TASK DIRECTIONS — Work out how many lines hold the string "sheet". The answer is a single number, nothing more.
------ DATASET CONTENT
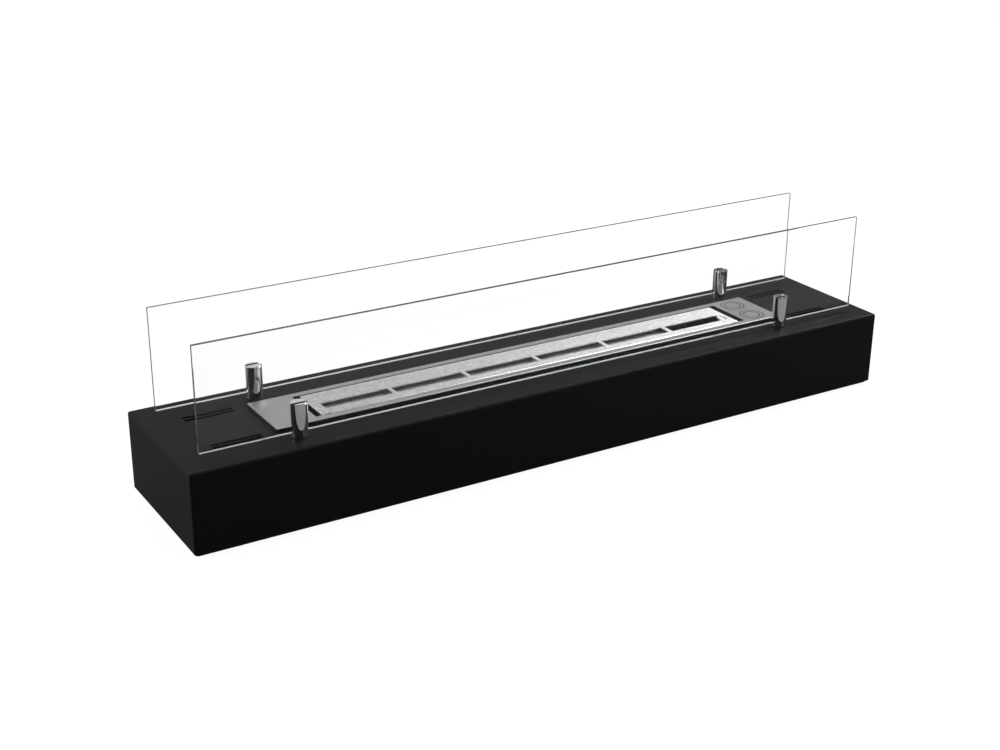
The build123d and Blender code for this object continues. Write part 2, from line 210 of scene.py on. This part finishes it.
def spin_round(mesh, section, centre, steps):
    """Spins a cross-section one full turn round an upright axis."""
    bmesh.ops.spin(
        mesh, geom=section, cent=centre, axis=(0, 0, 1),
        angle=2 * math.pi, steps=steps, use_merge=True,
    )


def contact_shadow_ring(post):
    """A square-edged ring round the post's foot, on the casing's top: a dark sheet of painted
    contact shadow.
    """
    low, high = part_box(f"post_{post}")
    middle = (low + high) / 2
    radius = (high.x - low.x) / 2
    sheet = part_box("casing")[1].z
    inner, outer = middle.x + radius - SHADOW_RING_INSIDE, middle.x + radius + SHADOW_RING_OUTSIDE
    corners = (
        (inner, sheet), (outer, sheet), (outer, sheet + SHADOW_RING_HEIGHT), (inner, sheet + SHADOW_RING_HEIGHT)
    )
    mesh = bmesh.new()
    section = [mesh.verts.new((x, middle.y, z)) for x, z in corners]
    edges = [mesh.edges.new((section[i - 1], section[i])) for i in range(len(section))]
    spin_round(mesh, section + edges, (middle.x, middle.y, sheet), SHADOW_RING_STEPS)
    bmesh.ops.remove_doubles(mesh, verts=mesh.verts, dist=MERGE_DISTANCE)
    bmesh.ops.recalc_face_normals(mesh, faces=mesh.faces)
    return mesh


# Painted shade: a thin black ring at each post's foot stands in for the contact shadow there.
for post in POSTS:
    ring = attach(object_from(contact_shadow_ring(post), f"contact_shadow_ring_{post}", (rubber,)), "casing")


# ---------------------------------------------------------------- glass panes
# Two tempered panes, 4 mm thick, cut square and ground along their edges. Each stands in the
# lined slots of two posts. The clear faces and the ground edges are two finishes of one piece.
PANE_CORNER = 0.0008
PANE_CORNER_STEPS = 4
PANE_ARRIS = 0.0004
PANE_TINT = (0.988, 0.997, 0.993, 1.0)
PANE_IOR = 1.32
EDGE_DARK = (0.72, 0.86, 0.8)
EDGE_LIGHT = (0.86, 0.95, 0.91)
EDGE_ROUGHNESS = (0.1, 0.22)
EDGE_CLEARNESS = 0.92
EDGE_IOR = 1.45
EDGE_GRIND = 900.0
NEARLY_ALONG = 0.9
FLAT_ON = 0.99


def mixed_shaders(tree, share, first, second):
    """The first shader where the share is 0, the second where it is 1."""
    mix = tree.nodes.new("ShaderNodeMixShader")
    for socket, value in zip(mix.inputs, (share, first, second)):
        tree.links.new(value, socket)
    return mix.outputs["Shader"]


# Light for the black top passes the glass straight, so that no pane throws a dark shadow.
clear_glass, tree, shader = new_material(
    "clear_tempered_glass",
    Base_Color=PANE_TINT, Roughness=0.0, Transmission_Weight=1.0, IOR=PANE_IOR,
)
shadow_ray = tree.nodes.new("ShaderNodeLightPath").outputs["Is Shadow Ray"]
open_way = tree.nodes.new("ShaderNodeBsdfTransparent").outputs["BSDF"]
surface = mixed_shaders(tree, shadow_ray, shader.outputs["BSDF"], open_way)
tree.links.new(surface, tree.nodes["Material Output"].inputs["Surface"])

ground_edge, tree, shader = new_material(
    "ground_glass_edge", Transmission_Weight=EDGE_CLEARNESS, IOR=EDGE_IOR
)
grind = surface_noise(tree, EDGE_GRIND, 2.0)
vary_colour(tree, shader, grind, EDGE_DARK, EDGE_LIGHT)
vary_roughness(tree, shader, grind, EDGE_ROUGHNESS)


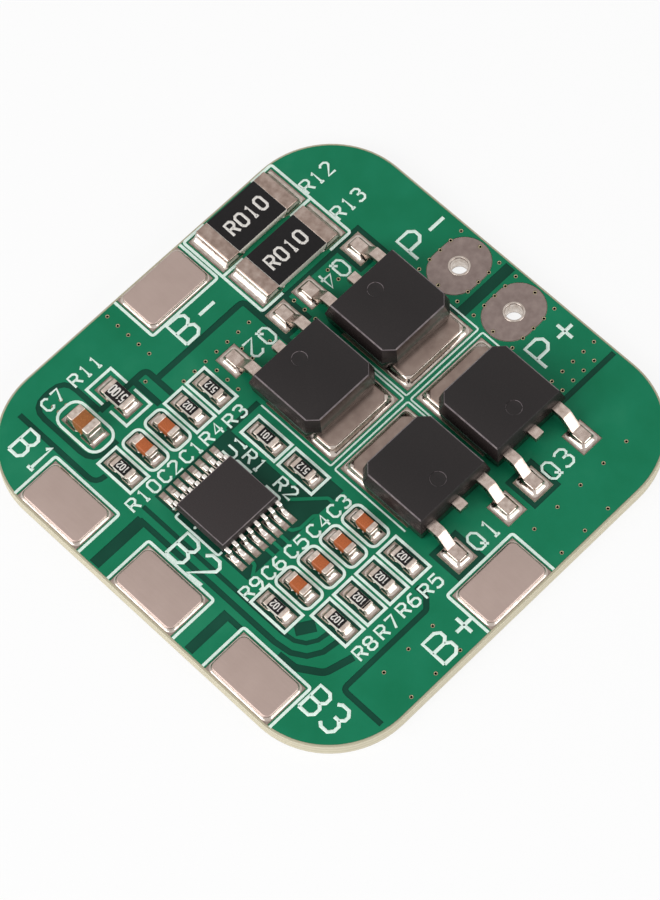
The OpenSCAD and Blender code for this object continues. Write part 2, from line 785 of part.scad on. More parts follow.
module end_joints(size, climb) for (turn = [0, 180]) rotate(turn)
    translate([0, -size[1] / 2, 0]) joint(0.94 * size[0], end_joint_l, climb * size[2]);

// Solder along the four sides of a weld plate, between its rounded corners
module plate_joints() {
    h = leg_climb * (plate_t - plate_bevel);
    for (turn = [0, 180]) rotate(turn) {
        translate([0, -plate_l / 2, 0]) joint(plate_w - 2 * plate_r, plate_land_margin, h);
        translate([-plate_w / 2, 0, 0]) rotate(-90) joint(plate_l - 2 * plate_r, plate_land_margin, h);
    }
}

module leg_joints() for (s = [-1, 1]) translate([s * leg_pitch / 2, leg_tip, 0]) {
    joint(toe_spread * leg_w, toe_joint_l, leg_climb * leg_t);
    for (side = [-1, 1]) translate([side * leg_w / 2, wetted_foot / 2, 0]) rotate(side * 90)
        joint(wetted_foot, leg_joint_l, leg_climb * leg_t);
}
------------
FULL RESPONSE — 4